Work to be completed:
Will you quote precisely the lines that run from the top of the material below to the line containing "outer_y = np.where(way_y", both ends included?

Start Information provided

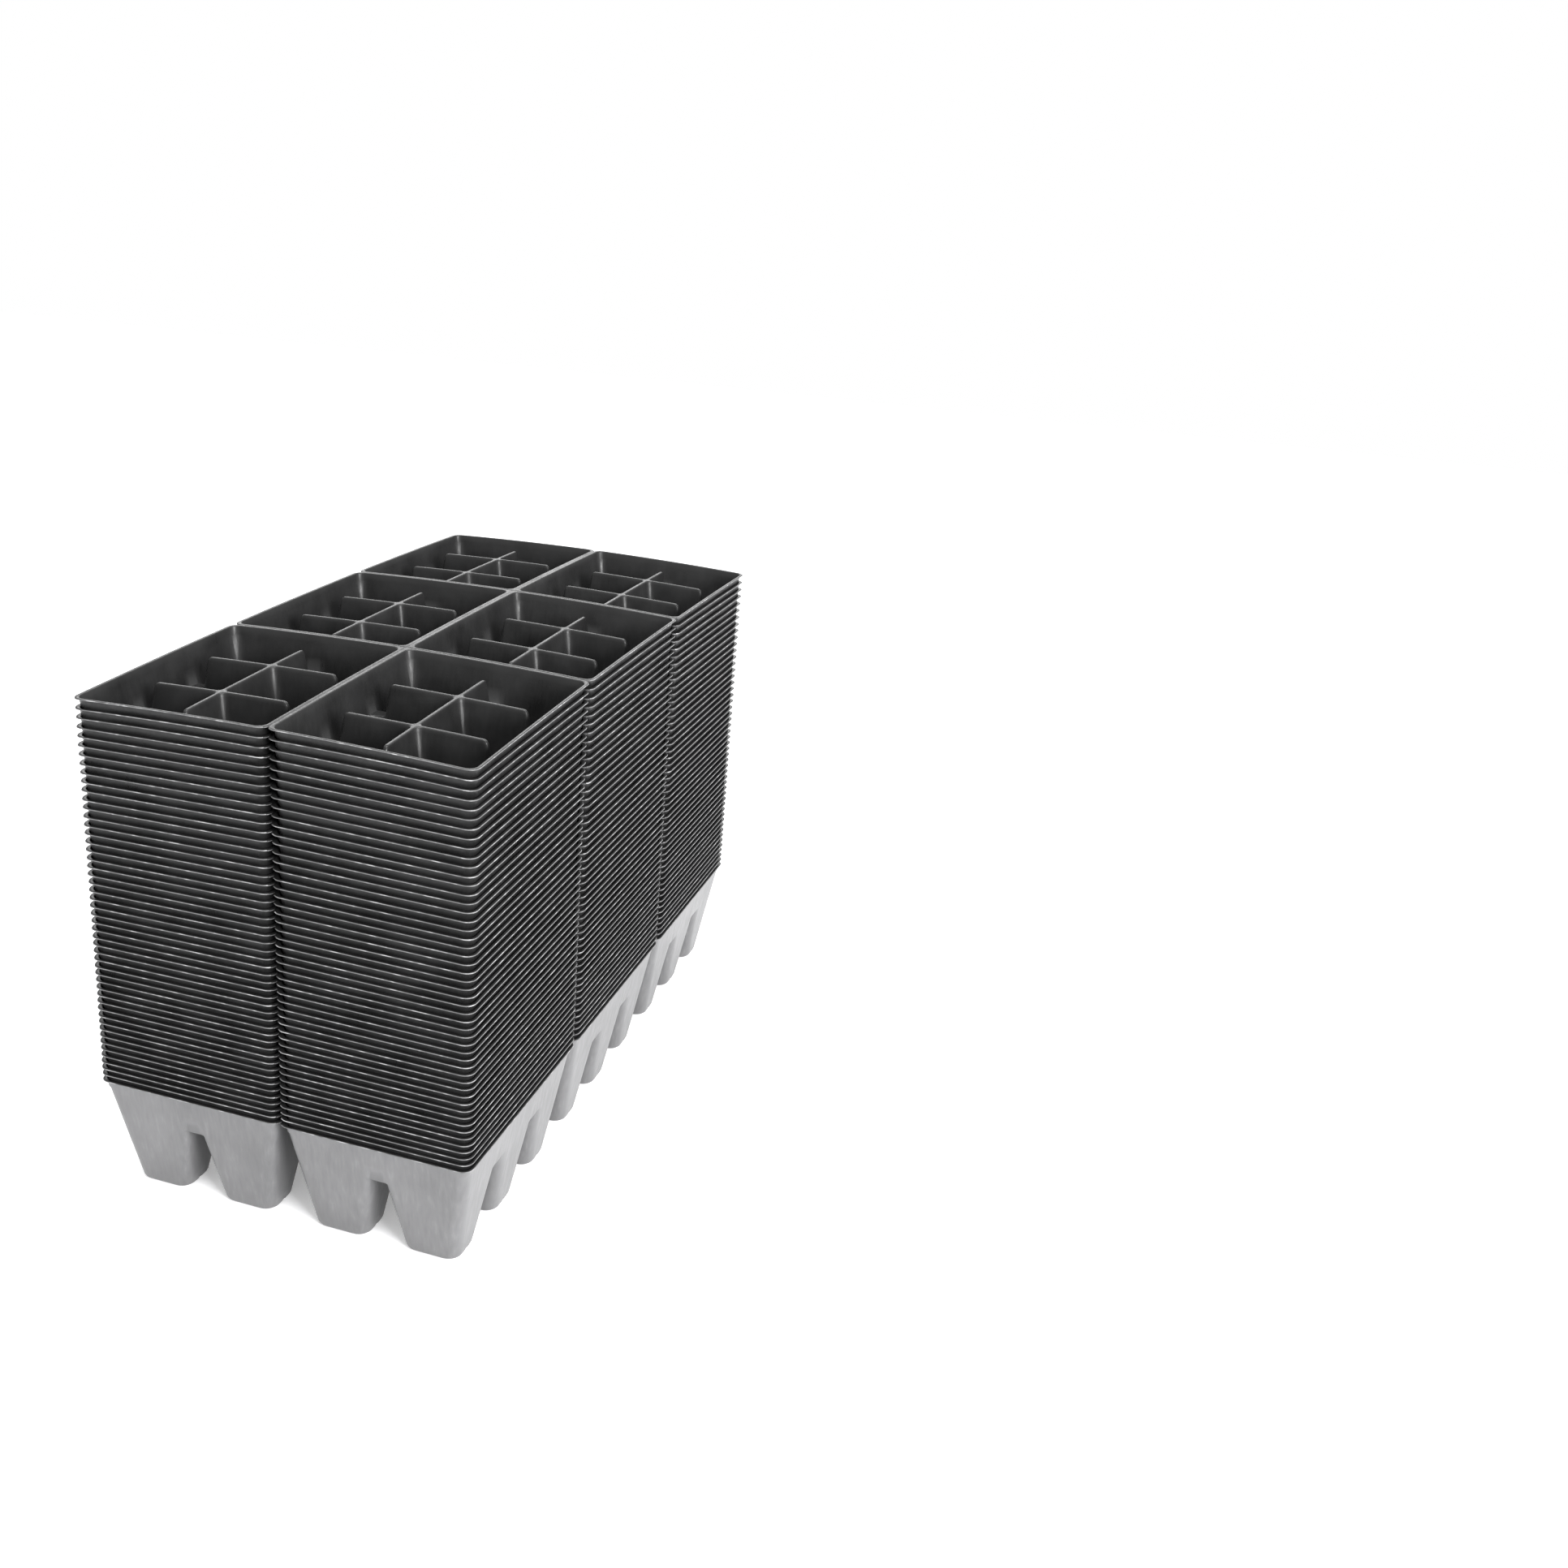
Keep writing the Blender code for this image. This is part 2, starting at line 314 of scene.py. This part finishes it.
def pack_points(pack_x, pack_y, fine):
    """Grid points of one pack in sheet coordinates, and which squares are solid or turned down."""
    xs = pack_lines(PACK_WIDTH, CELLS_ACROSS, fine)
    ys = pack_lines(PACK_LENGTH, CELLS_ALONG, fine)
    x, y = np.meshgrid(xs, ys, indexing="ij")
    inset_x = np.minimum(x, PACK_WIDTH - x)
    inset_y = np.minimum(y, PACK_LENGTH - y)
    way_x = np.where(x < PACK_WIDTH / 2.0, -1.0, 1.0)
    way_y = np.where(y < PACK_LENGTH / 2.0, -1.0, 1.0)
    outer_x = np.where(way_x < 0.0, pack_x == 0, pack_x == PACKS_ACROSS - 1)
    outer_y = np.where(way_y < 0.0, pack_y == 0, pack_y == PACKS_ALONG - 1)

    z = np.maximum(wall_height(inset_x), wall_height(inset_y))
    rise_x = WALL_INSET - inset_x
    rise_y = WALL_INSET - inset_y
    edge_radius = np.where(outer_x & outer_y, SHEET_CORNER,
                           np.where(outer_x | outer_y, PACK_JOIN_CORNER, 0.0))
    level = np.maximum(rise_x, rise_y)
    pull_x, pull_y = corner_pull(rise_x, rise_y, level, wall_corner_radius(level, edge_radius))
    new_x = x + way_x * pull_x
    new_y = y + way_y * pull_y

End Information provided

The answer:
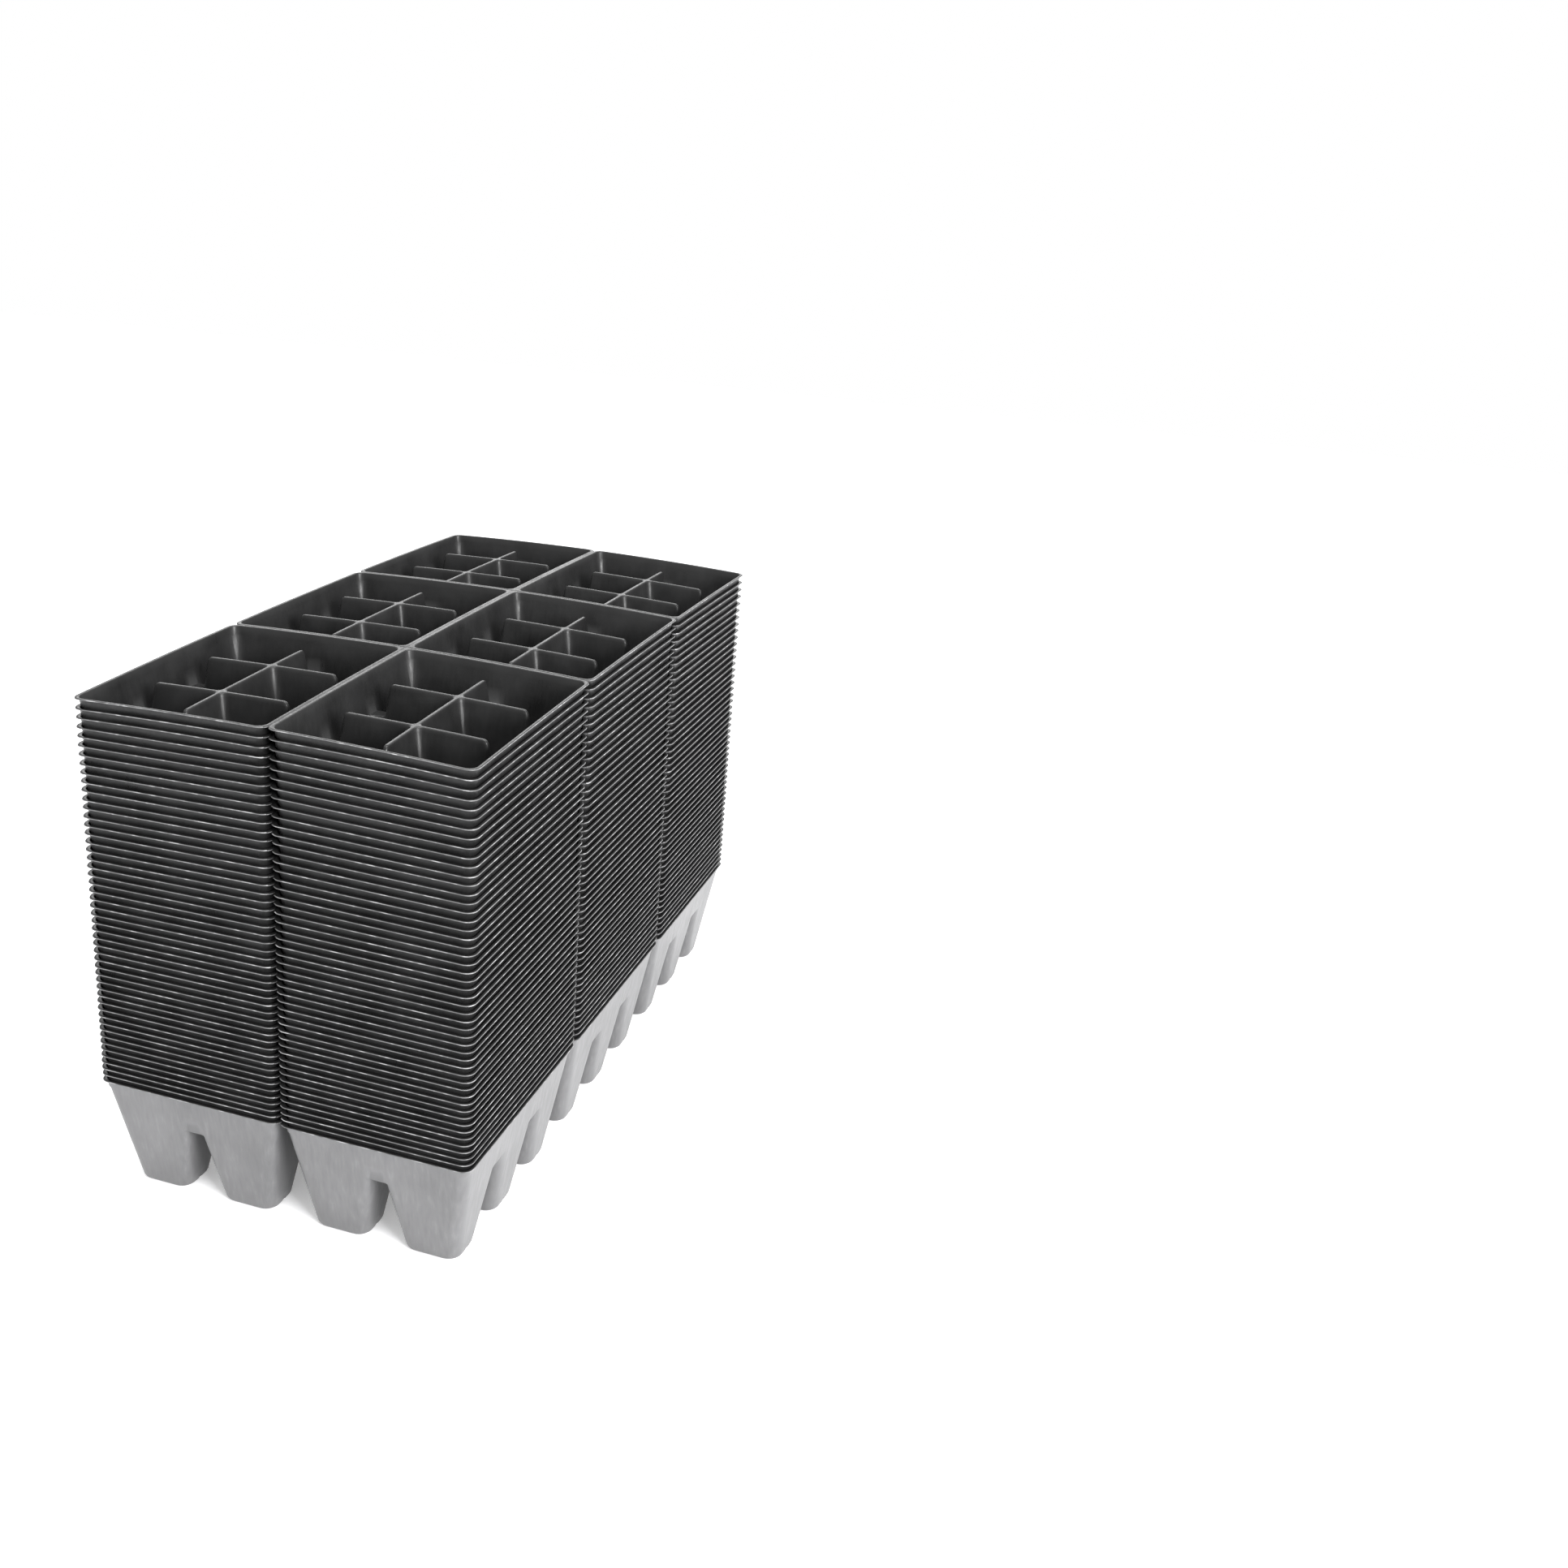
Keep writing the Blender code for this image. This is part 2, starting at line 314 of scene.py. This part finishes it.
def pack_points(pack_x, pack_y, fine):
    """Grid points of one pack in sheet coordinates, and which squares are solid or turned down."""
    xs = pack_lines(PACK_WIDTH, CELLS_ACROSS, fine)
    ys = pack_lines(PACK_LENGTH, CELLS_ALONG, fine)
    x, y = np.meshgrid(xs, ys, indexing="ij")
    inset_x = np.minimum(x, PACK_WIDTH - x)
    inset_y = np.minimum(y, PACK_LENGTH - y)
    way_x = np.where(x < PACK_WIDTH / 2.0, -1.0, 1.0)
    way_y = np.where(y < PACK_LENGTH / 2.0, -1.0, 1.0)
    outer_x = np.where(way_x < 0.0, pack_x == 0, pack_x == PACKS_ACROSS - 1)
    outer_y = np.where(way_y < 0.0, pack_y == 0, pack_y == PACKS_ALONG - 1)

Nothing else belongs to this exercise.